Part of a data file:
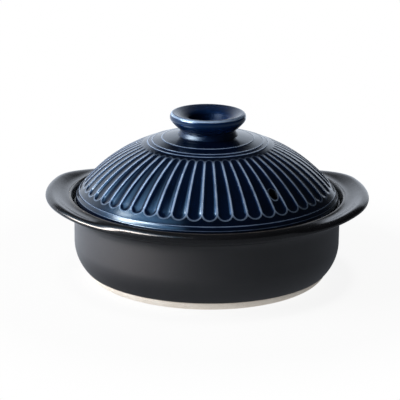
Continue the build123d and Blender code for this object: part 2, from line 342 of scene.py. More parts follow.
def turned_rows(outline, angles):
    """Rows of points that an outline of (radius, height) makes at each angle."""
    outline = np.asarray(outline)
    radius, height = outline[:, :1], outline[:, 1:]
    across, along = radius * np.cos(angles), radius * np.sin(angles)
    return np.stack([across, along, np.broadcast_to(height, across.shape)], -1)


def round_angles(count):
    return np.arange(count) * 2 * math.pi / count


def line(start, end, count):
    """Points from start up to, but not including, end."""
    share = np.linspace(0, 1, count, endpoint=False)[:, None]
    return np.array(start) * (1 - share) + np.array(end) * share


def arc(centre, radius, start, end, count):
    """Points on an arc, both ends included; angles run from straight up to the outside."""
    turn = np.linspace(start, end, count)
    return np.stack([centre[0] + radius * np.sin(turn), centre[1] + radius * np.cos(turn)], 1)


def smooth_line(places, count):
    """Points along a curve that runs smoothly through the given places, the last included."""
    places = np.array(places)
    before = np.vstack([2 * places[:1] - places[1:2], places[:-1]])
    after = np.vstack([places[1:], 2 * places[-1:] - places[-2:-1]])
    slopes = (after - before) / 2
    share = np.linspace(0, 1, count, endpoint=False)[:, None]
    ease = 3 * share ** 2 - 2 * share ** 3
    leave = share * (1 - share) ** 2
    arrive = share ** 2 * (share - 1)
    spans = [
        places[k] * (1 - ease) + places[k + 1] * ease + slopes[k] * leave + slopes[k + 1] * arrive
        for k in range(len(places) - 1)
    ]
    return np.vstack(spans + [places[-1:]])


# Pot

inner_radius = wall_radius - wall_thickness
floor_height = foot_height + floor_thickness
corner_centre = (wall_radius - corner_round, foot_height + corner_rise)
gallery_top_radius = rim_crest_radius - rim_crest_round
gallery_foot_radius = gallery_top_radius - gallery_slope
lug_reach = lug_tip_radius - rim_crest_radius
lug_root_height = rim_crest_height - lug_root_depth


def band_outline():
    """Outside of the rim between the lugs: crest, band, cove and the wall's start."""
    width = rim_band_radius - rim_crest_radius
    return [
        (rim_crest_radius + width * out, rim_crest_height - rim_band_height * down)
        for out, down in band_shares
    ]


def lug_outline():
    """Outside of a lug at its middle: dish, turned-up lip, underside and fillet at the root."""
    quarter = lug_lip_thickness / 4
    under = lug_lip_height - lug_lip_thickness - lug_root_height
    heights = [
        rim_crest_height,
        rim_crest_height - lug_dish_depth,
        rim_crest_height - lug_dish_depth * 2 / 3,
        (rim_crest_height + lug_lip_height) / 2,
    ]
    heights += [lug_lip_height - quarter * down for down in lug_lip_quarters]
    heights += [lug_root_height + under * up for up in lug_root_shares]
    heights.append(wall_top_height)
    return [
        (rim_crest_radius + lug_reach * out, height) for out, height in zip(lug_out_shares, heights)
    ]


def lug_fullness(angles):
    """1 at the middle of a lug, 0 from its ends on."""
    off = np.abs((angles + math.pi / 2) % math.pi - math.pi / 2)
    way = np.clip((off - lug_full_angle) / (lug_end_angle - lug_full_angle), 0, 1)
    return 1 - way * way * (3 - 2 * way)


def glazed_pot():
    """Bowl, rim and both lugs under one unbroken coat of glaze, inside and out."""
    floor_drop = math.acos((corner_centre[1] - floor_height) / (corner_round - wall_thickness))
    base_drop = math.acos(corner_rise / corner_round)
    seat_round_centre = (inner_radius + seat_edge_round, seat_height - seat_edge_round)
    fillet_centre = (gallery_foot_radius - gallery_fillet, seat_height + gallery_fillet)
    inner_corner = arc(
        corner_centre, corner_round - wall_thickness, math.pi - floor_drop, math.pi / 2, 16
    )
    seat_edge = arc(seat_round_centre, seat_edge_round, -math.pi / 2, 0, 6)
    gallery_foot = arc(fillet_centre, gallery_fillet, math.pi, math.pi / 2, 5)
    inside = np.vstack([
        line((0, floor_height), inner_corner[0], 8),
        inner_corner,
        line(inner_corner[-1], seat_edge[0], 9)[1:],
        seat_edge,
        line(seat_edge[-1], gallery_foot[0], 4)[1:],
        gallery_foot,
        line(gallery_foot[-1], (gallery_top_radius, rim_crest_height - rim_crest_round), 4)[1:],
        [
            (gallery_top_radius + rim_crest_round * out, rim_crest_height - rim_crest_round * down)
            for out, down in crest_turn_shares
        ],
    ])
    outer_corner = arc(corner_centre, corner_round, math.pi / 2, math.pi - base_drop, 22)
    base_radius, base_height = outer_corner[-1]
    glaze_end_height = foot_height + glaze_roll * glaze_end_share
    outside = np.vstack([
        line((wall_radius, wall_top_height), outer_corner[0], 8)[1:],
        outer_corner,
        [
            (base_radius - glaze_roll * inward, base_height - glaze_roll * down)
            for inward, down in glaze_roll_shares
        ],
        (foot_top_radius - glaze_roll, glaze_end_height),
        (0, glaze_end_height),
    ])
    angles = round_angles(pot_columns)
    fullness = lug_fullness(angles)[None, :, None] ** np.array([1.0, 1.0, lug_droop])
    band = turned_rows(smooth_line(band_outline(), 3), angles)
    lug = turned_rows(smooth_line(lug_outline(), 3), angles)
    rows = np.concatenate([
        turned_rows(inside, angles),
        band + (lug - band) * fullness,
        turned_rows(outside, angles),
    ])
    return skin("glazed_pot", rows)


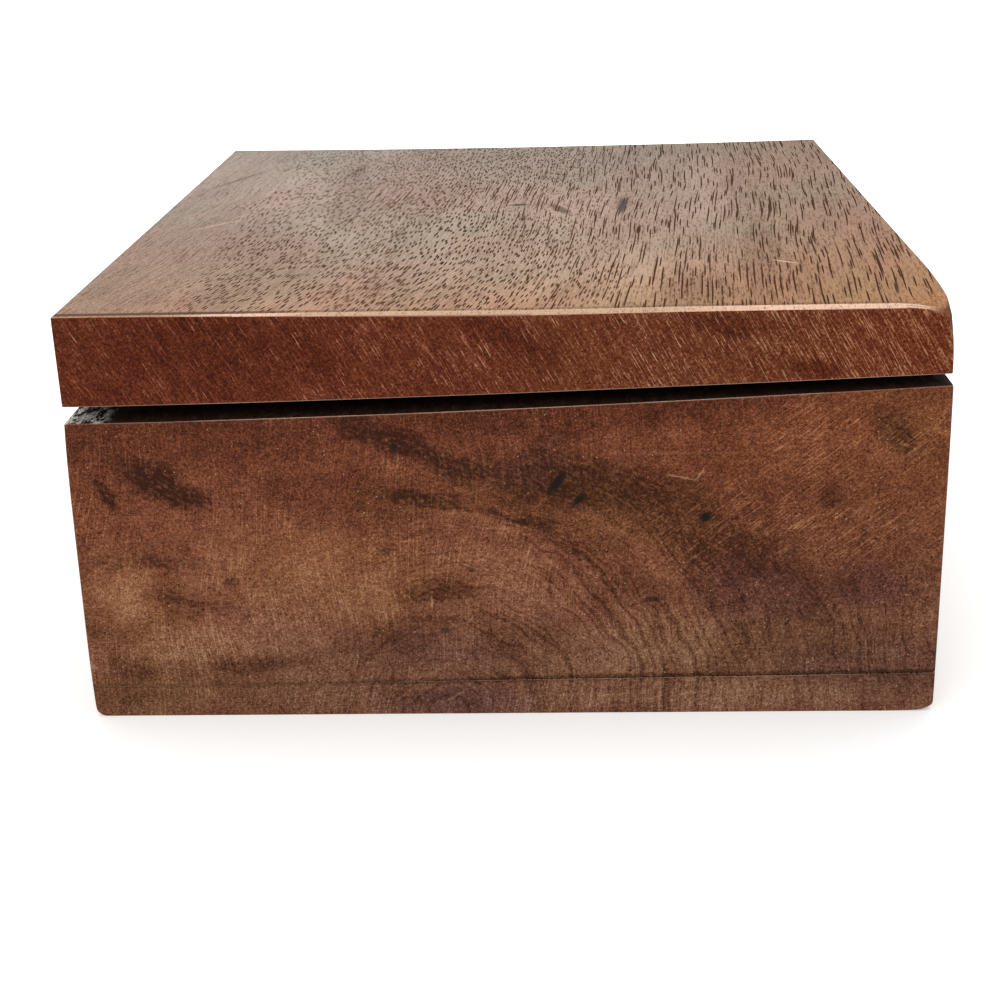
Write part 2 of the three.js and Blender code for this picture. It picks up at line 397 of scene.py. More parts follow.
def lid_mesh():
    """The lid: lower face along the saw cut, chamfered top, worn right front corner."""
    thickness = LID_TOP - underside(HALF_WIDTH)
    shares = places(thickness, WORN_CORNER_EDGE, FACE_STEP) / thickness
    x, y, share, faces, insets = slab(WORN_CORNER_REACH / 2, shares)
    local = LID_TOP - underside(x)
    insets.update(top=(1 - share) * local, bottom=share * local)
    corner = ("right", "front", "top")
    wear = math.prod(near(insets[side], WORN_CORNER_REACH) for side in corner)
    worn = np.maximum(WORN_CORNER_EDGE * wear, LEAST_EDGE)
    eased = ease([insets[side] for side in corner], [worn] * len(corner), ROUND)
    insets.update(zip(corner, eased))

    to_right = smooth_step(x, LID_CHAMFER_START, LID_CHAMFER_END)
    chamfer = between(LID_CHAMFER_LEFT, LID_CHAMFER_RIGHT, to_right)
    strip_end = HALF_WIDTH - LID_STRIP_END_INSET
    chamfer = between(chamfer, LID_STRIP_END, smooth_step(x, HALF_WIDTH - LID_STRIP_END_REACH, strip_end))
    ease_edges(insets, CORNERS + (
        ("front", "top", chamfer, FLAT),
        ("right", "top", LID_SIDE_EDGE, HALF_ROUND),
        ("left", "top", LID_SIDE_EDGE, FLAT),
        ("back", "top", LID_SIDE_EDGE, FLAT),
    ))
    sides = ("front", "right", "left", "back")
    ease_edges(insets, [(side, "bottom", LOWER_EDGE, ROUND) for side in sides])
    x, y = slab_places(x, y, insets)
    hollow = (1 - (x / HALF_WIDTH) ** 2) * smooth_step(y, -HALF_DEPTH / 3, HALF_DEPTH)
    dip = near(np.abs(x - FRONT_DIP_PLACE), FRONT_DIP_REACH) * near(insets["front"], FRONT_DIP_REACH)
    from_corner = np.hypot(
        (HALF_WIDTH - x) / CORNER_DROP_ALONG_FRONT, (HALF_DEPTH + y) / CORNER_DROP_ALONG_SIDE
    )
    drop = CORNER_DROP * np.clip(1 - from_corner, 0, 1) ** 2
    low = underside(x)
    high = LID_TOP - BACK_SAG * hollow - FRONT_DIP * dip - drop
    stretch = (high - low) / local
    up = np.where(share < 0.5, insets["bottom"], local - insets["top"]) * stretch
    near_front = np.clip(1 - insets["front"] / LID_LEAN_REACH, 0, 1) ** 2
    right_lean = near_front * (LID_LEAN_RIGHT + LID_LEAN_CORNER * (up / local) ** 2)
    lean = np.where(x < 0, LID_LEAN_LEFT * (1 - up / local), -right_lean)
    x = x + lean * np.abs(x) / HALF_WIDTH
    return np.stack([x, y, low + up], -1), faces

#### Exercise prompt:
Reproduce only the lines from the top of the material through the one bearing "lug_root_height = rim_crest_height", each exactly as it stands.

#### Written solution:
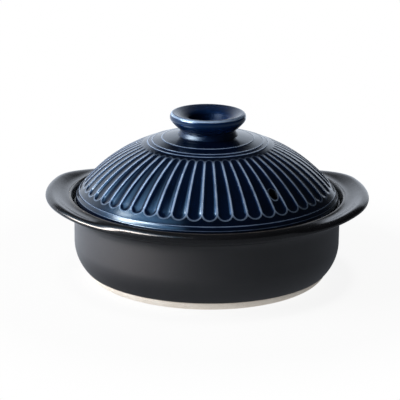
Continue the build123d and Blender code for this object: part 2, from line 342 of scene.py. More parts follow.
def turned_rows(outline, angles):
    """Rows of points that an outline of (radius, height) makes at each angle."""
    outline = np.asarray(outline)
    radius, height = outline[:, :1], outline[:, 1:]
    across, along = radius * np.cos(angles), radius * np.sin(angles)
    return np.stack([across, along, np.broadcast_to(height, across.shape)], -1)


def round_angles(count):
    return np.arange(count) * 2 * math.pi / count


def line(start, end, count):
    """Points from start up to, but not including, end."""
    share = np.linspace(0, 1, count, endpoint=False)[:, None]
    return np.array(start) * (1 - share) + np.array(end) * share


def arc(centre, radius, start, end, count):
    """Points on an arc, both ends included; angles run from straight up to the outside."""
    turn = np.linspace(start, end, count)
    return np.stack([centre[0] + radius * np.sin(turn), centre[1] + radius * np.cos(turn)], 1)


def smooth_line(places, count):
    """Points along a curve that runs smoothly through the given places, the last included."""
    places = np.array(places)
    before = np.vstack([2 * places[:1] - places[1:2], places[:-1]])
    after = np.vstack([places[1:], 2 * places[-1:] - places[-2:-1]])
    slopes = (after - before) / 2
    share = np.linspace(0, 1, count, endpoint=False)[:, None]
    ease = 3 * share ** 2 - 2 * share ** 3
    leave = share * (1 - share) ** 2
    arrive = share ** 2 * (share - 1)
    spans = [
        places[k] * (1 - ease) + places[k + 1] * ease + slopes[k] * leave + slopes[k + 1] * arrive
        for k in range(len(places) - 1)
    ]
    return np.vstack(spans + [places[-1:]])


# Pot

inner_radius = wall_radius - wall_thickness
floor_height = foot_height + floor_thickness
corner_centre = (wall_radius - corner_round, foot_height + corner_rise)
gallery_top_radius = rim_crest_radius - rim_crest_round
gallery_foot_radius = gallery_top_radius - gallery_slope
lug_reach = lug_tip_radius - rim_crest_radius
lug_root_height = rim_crest_height - lug_root_depth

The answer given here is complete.